Copy all lines that contain the word "materials".
╔══
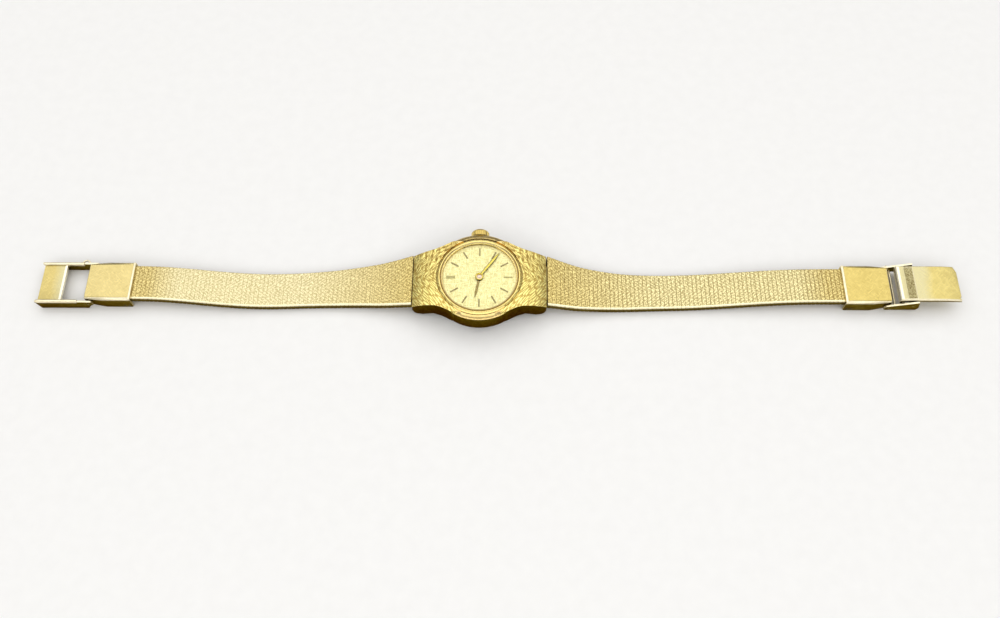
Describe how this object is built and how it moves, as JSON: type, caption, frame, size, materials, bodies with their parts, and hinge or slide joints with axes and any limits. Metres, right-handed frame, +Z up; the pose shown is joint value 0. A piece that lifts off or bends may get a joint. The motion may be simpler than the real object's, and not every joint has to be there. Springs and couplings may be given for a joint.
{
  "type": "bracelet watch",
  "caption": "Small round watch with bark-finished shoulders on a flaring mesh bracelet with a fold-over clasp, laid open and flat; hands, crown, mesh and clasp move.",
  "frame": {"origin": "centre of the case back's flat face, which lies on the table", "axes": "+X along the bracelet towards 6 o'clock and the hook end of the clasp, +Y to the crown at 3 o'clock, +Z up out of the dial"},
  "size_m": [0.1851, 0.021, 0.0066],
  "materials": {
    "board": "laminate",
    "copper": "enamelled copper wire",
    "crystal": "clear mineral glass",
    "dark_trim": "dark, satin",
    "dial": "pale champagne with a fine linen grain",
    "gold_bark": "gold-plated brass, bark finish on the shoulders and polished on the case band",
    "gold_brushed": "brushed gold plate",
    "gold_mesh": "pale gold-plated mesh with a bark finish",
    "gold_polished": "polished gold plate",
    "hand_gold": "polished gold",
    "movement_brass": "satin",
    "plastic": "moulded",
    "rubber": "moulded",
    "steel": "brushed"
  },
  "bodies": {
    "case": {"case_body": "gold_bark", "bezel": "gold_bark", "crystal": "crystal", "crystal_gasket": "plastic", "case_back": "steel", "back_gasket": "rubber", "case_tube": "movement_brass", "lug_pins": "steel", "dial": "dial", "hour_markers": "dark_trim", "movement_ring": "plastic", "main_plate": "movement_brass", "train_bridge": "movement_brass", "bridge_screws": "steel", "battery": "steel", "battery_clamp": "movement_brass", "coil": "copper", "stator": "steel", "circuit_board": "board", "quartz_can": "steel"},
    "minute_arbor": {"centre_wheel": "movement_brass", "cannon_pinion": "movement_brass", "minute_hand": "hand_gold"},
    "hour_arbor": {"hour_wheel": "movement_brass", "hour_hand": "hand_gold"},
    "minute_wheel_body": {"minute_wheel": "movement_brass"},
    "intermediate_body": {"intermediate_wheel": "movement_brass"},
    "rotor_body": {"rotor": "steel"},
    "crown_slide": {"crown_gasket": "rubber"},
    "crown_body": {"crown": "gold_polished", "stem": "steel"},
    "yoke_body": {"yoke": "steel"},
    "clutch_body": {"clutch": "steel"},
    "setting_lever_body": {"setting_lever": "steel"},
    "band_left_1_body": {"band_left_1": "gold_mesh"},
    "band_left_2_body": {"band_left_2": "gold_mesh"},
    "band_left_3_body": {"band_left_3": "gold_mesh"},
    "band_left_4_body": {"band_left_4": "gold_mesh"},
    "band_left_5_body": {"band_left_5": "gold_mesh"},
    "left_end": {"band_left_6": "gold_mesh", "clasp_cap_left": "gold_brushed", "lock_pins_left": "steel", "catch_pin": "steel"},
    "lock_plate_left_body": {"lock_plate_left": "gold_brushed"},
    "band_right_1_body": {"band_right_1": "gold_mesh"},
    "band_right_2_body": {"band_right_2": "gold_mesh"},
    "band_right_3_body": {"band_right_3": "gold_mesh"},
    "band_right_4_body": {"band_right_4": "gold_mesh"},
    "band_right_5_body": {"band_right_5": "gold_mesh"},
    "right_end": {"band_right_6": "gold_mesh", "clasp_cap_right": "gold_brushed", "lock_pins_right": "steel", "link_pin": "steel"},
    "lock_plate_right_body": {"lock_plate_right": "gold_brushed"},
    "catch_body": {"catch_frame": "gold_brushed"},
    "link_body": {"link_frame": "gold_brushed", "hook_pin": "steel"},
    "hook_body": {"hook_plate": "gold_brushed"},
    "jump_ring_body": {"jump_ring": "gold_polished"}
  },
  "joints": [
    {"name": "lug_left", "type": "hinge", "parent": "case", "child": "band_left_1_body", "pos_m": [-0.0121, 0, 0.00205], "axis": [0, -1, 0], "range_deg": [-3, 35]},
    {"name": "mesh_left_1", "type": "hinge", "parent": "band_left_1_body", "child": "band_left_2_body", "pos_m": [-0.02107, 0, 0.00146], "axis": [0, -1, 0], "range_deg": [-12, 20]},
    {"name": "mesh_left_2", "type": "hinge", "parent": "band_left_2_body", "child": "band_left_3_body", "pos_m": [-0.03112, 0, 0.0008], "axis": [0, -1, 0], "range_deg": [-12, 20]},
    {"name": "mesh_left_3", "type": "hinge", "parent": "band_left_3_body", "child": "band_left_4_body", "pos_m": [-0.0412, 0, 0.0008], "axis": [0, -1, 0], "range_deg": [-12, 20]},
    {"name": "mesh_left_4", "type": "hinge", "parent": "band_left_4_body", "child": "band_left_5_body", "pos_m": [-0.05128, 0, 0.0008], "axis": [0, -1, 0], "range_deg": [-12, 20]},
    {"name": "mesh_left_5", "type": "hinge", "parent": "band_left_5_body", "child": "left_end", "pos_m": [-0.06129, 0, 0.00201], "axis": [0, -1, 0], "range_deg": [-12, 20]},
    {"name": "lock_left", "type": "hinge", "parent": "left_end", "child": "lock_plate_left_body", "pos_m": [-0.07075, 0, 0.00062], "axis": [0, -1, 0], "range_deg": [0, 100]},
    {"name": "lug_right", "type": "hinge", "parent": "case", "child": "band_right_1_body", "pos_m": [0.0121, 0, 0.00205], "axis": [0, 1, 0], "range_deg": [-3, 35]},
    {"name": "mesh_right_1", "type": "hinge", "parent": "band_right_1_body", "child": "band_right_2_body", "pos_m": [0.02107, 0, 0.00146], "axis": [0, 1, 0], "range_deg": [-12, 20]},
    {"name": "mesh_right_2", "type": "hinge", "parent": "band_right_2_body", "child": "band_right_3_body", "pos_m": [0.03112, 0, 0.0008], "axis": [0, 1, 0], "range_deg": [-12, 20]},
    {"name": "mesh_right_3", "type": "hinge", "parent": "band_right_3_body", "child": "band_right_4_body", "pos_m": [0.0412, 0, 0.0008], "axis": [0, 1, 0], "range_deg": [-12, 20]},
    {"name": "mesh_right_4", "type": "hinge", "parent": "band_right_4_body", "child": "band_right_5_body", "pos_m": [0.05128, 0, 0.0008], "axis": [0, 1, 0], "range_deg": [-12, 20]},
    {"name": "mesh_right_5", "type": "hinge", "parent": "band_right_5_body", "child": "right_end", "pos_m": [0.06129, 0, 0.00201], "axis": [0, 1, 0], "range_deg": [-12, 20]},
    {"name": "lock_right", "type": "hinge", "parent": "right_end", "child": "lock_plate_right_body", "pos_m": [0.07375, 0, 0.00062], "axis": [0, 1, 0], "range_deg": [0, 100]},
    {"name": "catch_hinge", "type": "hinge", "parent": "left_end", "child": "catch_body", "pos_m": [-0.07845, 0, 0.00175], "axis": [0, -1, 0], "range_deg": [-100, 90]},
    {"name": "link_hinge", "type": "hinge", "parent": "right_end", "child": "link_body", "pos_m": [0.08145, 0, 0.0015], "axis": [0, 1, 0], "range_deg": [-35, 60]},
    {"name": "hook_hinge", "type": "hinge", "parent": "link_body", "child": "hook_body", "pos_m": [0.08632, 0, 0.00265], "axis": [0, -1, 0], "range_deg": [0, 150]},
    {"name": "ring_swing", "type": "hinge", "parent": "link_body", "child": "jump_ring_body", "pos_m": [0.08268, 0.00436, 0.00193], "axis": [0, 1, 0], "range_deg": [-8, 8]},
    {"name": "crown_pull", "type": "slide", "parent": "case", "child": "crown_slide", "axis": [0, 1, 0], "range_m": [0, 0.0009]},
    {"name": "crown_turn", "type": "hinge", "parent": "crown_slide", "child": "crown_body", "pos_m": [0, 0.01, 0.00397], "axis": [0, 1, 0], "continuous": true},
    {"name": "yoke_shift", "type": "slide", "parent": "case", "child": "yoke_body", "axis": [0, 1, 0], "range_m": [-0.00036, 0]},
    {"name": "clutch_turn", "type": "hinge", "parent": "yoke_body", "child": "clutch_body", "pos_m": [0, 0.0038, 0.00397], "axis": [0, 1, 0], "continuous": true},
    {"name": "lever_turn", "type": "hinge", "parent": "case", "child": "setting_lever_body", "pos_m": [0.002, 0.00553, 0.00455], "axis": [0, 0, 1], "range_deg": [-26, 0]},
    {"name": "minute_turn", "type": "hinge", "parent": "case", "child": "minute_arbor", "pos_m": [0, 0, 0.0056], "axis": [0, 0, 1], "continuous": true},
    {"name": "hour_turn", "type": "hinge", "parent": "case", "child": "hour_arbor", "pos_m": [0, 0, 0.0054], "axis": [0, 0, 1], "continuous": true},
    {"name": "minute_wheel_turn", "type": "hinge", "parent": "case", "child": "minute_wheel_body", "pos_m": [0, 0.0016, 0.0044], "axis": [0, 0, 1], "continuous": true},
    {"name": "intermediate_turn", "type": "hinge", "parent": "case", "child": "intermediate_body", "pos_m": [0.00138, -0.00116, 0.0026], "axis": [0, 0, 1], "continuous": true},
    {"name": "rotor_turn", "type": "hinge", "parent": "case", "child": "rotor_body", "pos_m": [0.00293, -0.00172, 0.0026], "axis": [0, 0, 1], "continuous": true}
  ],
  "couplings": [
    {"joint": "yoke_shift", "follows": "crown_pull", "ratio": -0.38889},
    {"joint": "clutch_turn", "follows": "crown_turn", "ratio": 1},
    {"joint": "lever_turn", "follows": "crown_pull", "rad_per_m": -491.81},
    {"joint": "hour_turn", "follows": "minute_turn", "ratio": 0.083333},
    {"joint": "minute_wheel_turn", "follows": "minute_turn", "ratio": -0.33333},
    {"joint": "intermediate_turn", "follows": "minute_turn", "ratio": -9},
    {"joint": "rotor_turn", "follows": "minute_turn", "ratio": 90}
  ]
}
╚══
> _WRITTEN RESPONSE_:
Describe how this object is built and how it moves, as JSON: type, caption, frame, size, materials, bodies with their parts, and hinge or slide joints with axes and any limits. Metres, right-handed frame, +Z up; the pose shown is joint value 0. A piece that lifts off or bends may get a joint. The motion may be simpler than the real object's, and not every joint has to be there. Springs and couplings may be given for a joint.
  "materials": {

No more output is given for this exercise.